→ **Items from a dataset**:
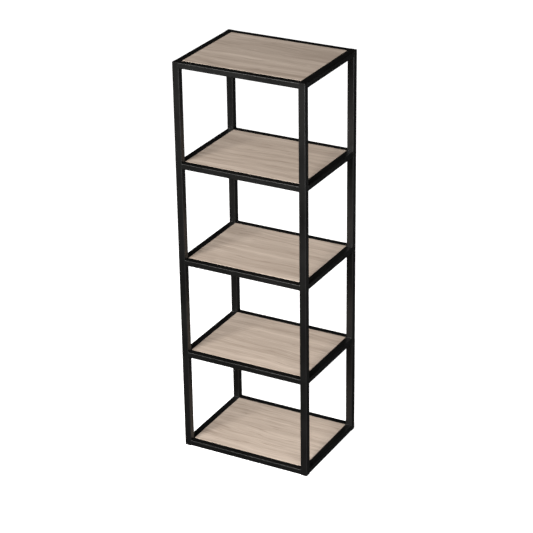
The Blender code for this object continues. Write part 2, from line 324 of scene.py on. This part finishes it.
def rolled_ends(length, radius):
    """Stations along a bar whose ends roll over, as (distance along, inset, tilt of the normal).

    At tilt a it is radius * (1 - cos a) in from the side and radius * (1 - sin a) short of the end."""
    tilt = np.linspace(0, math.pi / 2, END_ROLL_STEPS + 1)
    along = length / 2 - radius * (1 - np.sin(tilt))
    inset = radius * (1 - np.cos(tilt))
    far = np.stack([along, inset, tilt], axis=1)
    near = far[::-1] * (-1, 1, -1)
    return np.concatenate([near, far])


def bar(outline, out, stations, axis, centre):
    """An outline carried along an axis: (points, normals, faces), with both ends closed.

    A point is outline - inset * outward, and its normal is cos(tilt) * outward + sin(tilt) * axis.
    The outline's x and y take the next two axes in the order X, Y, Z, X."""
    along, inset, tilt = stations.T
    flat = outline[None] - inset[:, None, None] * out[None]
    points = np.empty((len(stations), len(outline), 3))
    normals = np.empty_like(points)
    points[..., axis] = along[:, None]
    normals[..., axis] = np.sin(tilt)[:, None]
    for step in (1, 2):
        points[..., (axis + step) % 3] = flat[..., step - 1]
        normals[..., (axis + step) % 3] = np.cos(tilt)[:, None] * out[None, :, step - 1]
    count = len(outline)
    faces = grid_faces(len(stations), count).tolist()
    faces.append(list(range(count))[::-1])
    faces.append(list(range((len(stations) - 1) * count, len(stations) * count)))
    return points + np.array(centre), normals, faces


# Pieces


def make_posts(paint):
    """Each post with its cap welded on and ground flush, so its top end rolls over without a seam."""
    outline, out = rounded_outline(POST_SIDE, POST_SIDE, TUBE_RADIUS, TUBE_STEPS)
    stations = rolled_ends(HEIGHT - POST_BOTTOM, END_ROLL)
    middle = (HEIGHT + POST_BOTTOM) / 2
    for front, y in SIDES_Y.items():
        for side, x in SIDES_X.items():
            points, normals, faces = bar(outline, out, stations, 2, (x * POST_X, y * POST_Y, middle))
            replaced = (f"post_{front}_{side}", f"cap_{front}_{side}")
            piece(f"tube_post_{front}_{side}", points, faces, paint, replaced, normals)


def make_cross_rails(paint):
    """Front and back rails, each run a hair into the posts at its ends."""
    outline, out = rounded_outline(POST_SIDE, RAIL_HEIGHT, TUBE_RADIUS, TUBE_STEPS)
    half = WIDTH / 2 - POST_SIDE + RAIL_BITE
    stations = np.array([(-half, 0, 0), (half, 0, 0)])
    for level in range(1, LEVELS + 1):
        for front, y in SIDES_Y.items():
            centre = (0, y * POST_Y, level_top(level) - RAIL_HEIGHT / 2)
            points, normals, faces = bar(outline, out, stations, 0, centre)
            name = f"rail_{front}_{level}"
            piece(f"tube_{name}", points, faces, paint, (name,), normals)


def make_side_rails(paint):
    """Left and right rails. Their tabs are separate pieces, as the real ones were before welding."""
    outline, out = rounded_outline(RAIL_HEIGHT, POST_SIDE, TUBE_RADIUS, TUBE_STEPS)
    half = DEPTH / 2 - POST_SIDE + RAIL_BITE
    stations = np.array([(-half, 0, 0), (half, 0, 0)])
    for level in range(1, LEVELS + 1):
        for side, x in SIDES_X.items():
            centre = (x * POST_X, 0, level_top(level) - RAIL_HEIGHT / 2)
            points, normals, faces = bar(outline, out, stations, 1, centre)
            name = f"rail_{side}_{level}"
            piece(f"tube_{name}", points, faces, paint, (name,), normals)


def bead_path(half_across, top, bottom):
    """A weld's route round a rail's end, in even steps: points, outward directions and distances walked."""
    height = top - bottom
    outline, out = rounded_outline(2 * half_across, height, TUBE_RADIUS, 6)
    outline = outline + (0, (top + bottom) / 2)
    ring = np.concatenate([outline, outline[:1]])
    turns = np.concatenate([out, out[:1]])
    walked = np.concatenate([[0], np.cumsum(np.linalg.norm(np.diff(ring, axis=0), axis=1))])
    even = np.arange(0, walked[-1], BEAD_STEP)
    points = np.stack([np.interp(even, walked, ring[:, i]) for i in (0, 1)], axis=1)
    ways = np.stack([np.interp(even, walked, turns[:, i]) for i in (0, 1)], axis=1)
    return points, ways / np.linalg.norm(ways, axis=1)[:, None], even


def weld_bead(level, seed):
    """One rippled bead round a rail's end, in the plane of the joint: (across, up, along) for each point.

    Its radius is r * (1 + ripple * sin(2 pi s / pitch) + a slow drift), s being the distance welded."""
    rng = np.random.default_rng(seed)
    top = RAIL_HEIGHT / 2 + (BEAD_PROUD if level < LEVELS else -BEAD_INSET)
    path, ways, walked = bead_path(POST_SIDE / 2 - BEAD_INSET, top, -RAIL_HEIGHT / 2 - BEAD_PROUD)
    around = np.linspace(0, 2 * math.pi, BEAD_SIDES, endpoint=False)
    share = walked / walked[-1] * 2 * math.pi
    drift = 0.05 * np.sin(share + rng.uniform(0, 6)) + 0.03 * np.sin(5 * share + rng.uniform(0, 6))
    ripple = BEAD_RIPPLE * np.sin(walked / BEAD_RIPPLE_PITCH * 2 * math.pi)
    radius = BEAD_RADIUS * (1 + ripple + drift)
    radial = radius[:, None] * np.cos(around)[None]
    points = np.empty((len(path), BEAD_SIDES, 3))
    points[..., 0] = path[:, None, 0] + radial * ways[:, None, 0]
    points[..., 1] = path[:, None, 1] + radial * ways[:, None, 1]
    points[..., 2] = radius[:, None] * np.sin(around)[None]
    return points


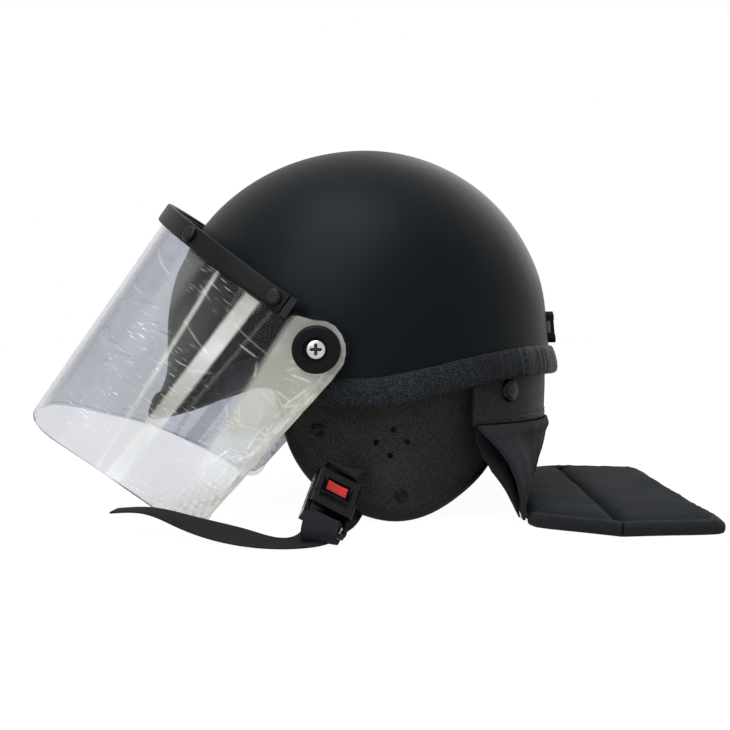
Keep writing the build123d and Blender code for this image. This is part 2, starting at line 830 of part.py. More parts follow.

→ **Task directions**: Return all of the entries exactly as written.

→ **Full solution**:
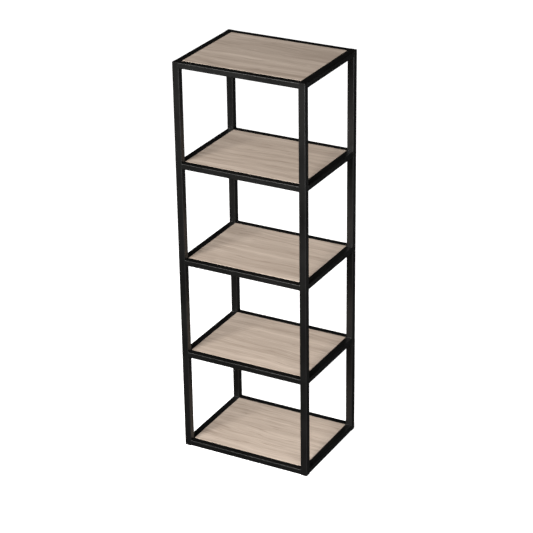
The Blender code for this object continues. Write part 2, from line 324 of scene.py on. This part finishes it.
def rolled_ends(length, radius):
    """Stations along a bar whose ends roll over, as (distance along, inset, tilt of the normal).

    At tilt a it is radius * (1 - cos a) in from the side and radius * (1 - sin a) short of the end."""
    tilt = np.linspace(0, math.pi / 2, END_ROLL_STEPS + 1)
    along = length / 2 - radius * (1 - np.sin(tilt))
    inset = radius * (1 - np.cos(tilt))
    far = np.stack([along, inset, tilt], axis=1)
    near = far[::-1] * (-1, 1, -1)
    return np.concatenate([near, far])


def bar(outline, out, stations, axis, centre):
    """An outline carried along an axis: (points, normals, faces), with both ends closed.

    A point is outline - inset * outward, and its normal is cos(tilt) * outward + sin(tilt) * axis.
    The outline's x and y take the next two axes in the order X, Y, Z, X."""
    along, inset, tilt = stations.T
    flat = outline[None] - inset[:, None, None] * out[None]
    points = np.empty((len(stations), len(outline), 3))
    normals = np.empty_like(points)
    points[..., axis] = along[:, None]
    normals[..., axis] = np.sin(tilt)[:, None]
    for step in (1, 2):
        points[..., (axis + step) % 3] = flat[..., step - 1]
        normals[..., (axis + step) % 3] = np.cos(tilt)[:, None] * out[None, :, step - 1]
    count = len(outline)
    faces = grid_faces(len(stations), count).tolist()
    faces.append(list(range(count))[::-1])
    faces.append(list(range((len(stations) - 1) * count, len(stations) * count)))
    return points + np.array(centre), normals, faces


# Pieces


def make_posts(paint):
    """Each post with its cap welded on and ground flush, so its top end rolls over without a seam."""
    outline, out = rounded_outline(POST_SIDE, POST_SIDE, TUBE_RADIUS, TUBE_STEPS)
    stations = rolled_ends(HEIGHT - POST_BOTTOM, END_ROLL)
    middle = (HEIGHT + POST_BOTTOM) / 2
    for front, y in SIDES_Y.items():
        for side, x in SIDES_X.items():
            points, normals, faces = bar(outline, out, stations, 2, (x * POST_X, y * POST_Y, middle))
            replaced = (f"post_{front}_{side}", f"cap_{front}_{side}")
            piece(f"tube_post_{front}_{side}", points, faces, paint, replaced, normals)


def make_cross_rails(paint):
    """Front and back rails, each run a hair into the posts at its ends."""
    outline, out = rounded_outline(POST_SIDE, RAIL_HEIGHT, TUBE_RADIUS, TUBE_STEPS)
    half = WIDTH / 2 - POST_SIDE + RAIL_BITE
    stations = np.array([(-half, 0, 0), (half, 0, 0)])
    for level in range(1, LEVELS + 1):
        for front, y in SIDES_Y.items():
            centre = (0, y * POST_Y, level_top(level) - RAIL_HEIGHT / 2)
            points, normals, faces = bar(outline, out, stations, 0, centre)
            name = f"rail_{front}_{level}"
            piece(f"tube_{name}", points, faces, paint, (name,), normals)


def make_side_rails(paint):
    """Left and right rails. Their tabs are separate pieces, as the real ones were before welding."""
    outline, out = rounded_outline(RAIL_HEIGHT, POST_SIDE, TUBE_RADIUS, TUBE_STEPS)
    half = DEPTH / 2 - POST_SIDE + RAIL_BITE
    stations = np.array([(-half, 0, 0), (half, 0, 0)])
    for level in range(1, LEVELS + 1):
        for side, x in SIDES_X.items():
            centre = (x * POST_X, 0, level_top(level) - RAIL_HEIGHT / 2)
            points, normals, faces = bar(outline, out, stations, 1, centre)
            name = f"rail_{side}_{level}"
            piece(f"tube_{name}", points, faces, paint, (name,), normals)


def bead_path(half_across, top, bottom):
    """A weld's route round a rail's end, in even steps: points, outward directions and distances walked."""
    height = top - bottom
    outline, out = rounded_outline(2 * half_across, height, TUBE_RADIUS, 6)
    outline = outline + (0, (top + bottom) / 2)
    ring = np.concatenate([outline, outline[:1]])
    turns = np.concatenate([out, out[:1]])
    walked = np.concatenate([[0], np.cumsum(np.linalg.norm(np.diff(ring, axis=0), axis=1))])
    even = np.arange(0, walked[-1], BEAD_STEP)
    points = np.stack([np.interp(even, walked, ring[:, i]) for i in (0, 1)], axis=1)
    ways = np.stack([np.interp(even, walked, turns[:, i]) for i in (0, 1)], axis=1)
    return points, ways / np.linalg.norm(ways, axis=1)[:, None], even


def weld_bead(level, seed):
    """One rippled bead round a rail's end, in the plane of the joint: (across, up, along) for each point.

    Its radius is r * (1 + ripple * sin(2 pi s / pitch) + a slow drift), s being the distance welded."""
    rng = np.random.default_rng(seed)
    top = RAIL_HEIGHT / 2 + (BEAD_PROUD if level < LEVELS else -BEAD_INSET)
    path, ways, walked = bead_path(POST_SIDE / 2 - BEAD_INSET, top, -RAIL_HEIGHT / 2 - BEAD_PROUD)
    around = np.linspace(0, 2 * math.pi, BEAD_SIDES, endpoint=False)
    share = walked / walked[-1] * 2 * math.pi
    drift = 0.05 * np.sin(share + rng.uniform(0, 6)) + 0.03 * np.sin(5 * share + rng.uniform(0, 6))
    ripple = BEAD_RIPPLE * np.sin(walked / BEAD_RIPPLE_PITCH * 2 * math.pi)
    radius = BEAD_RADIUS * (1 + ripple + drift)
    radial = radius[:, None] * np.cos(around)[None]
    points = np.empty((len(path), BEAD_SIDES, 3))
    points[..., 0] = path[:, None, 0] + radial * ways[:, None, 0]
    points[..., 1] = path[:, None, 1] + radial * ways[:, None, 1]
    points[..., 2] = radius[:, None] * np.sin(around)[None]
    return points


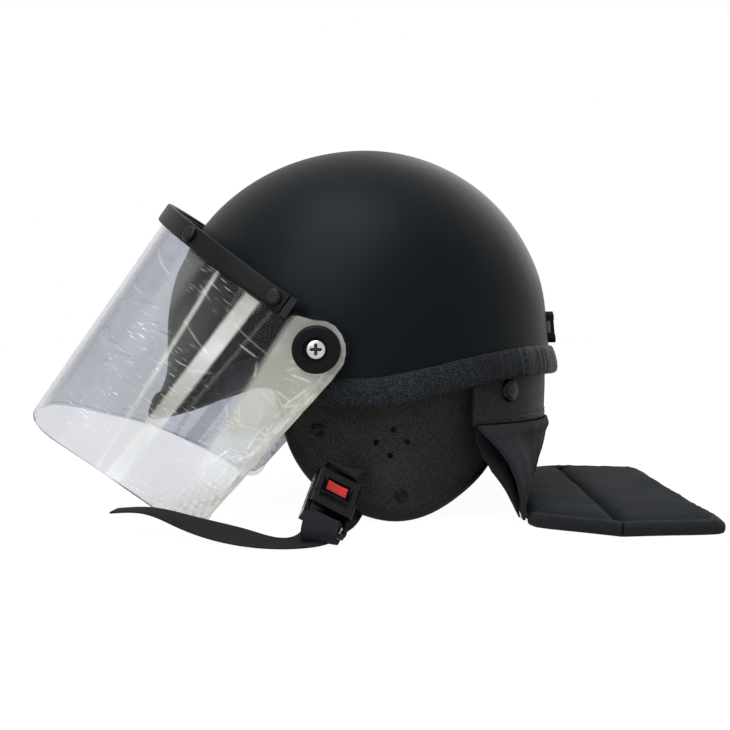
Keep writing the build123d and Blender code for this image. This is part 2, starting at line 830 of part.py. More parts follow.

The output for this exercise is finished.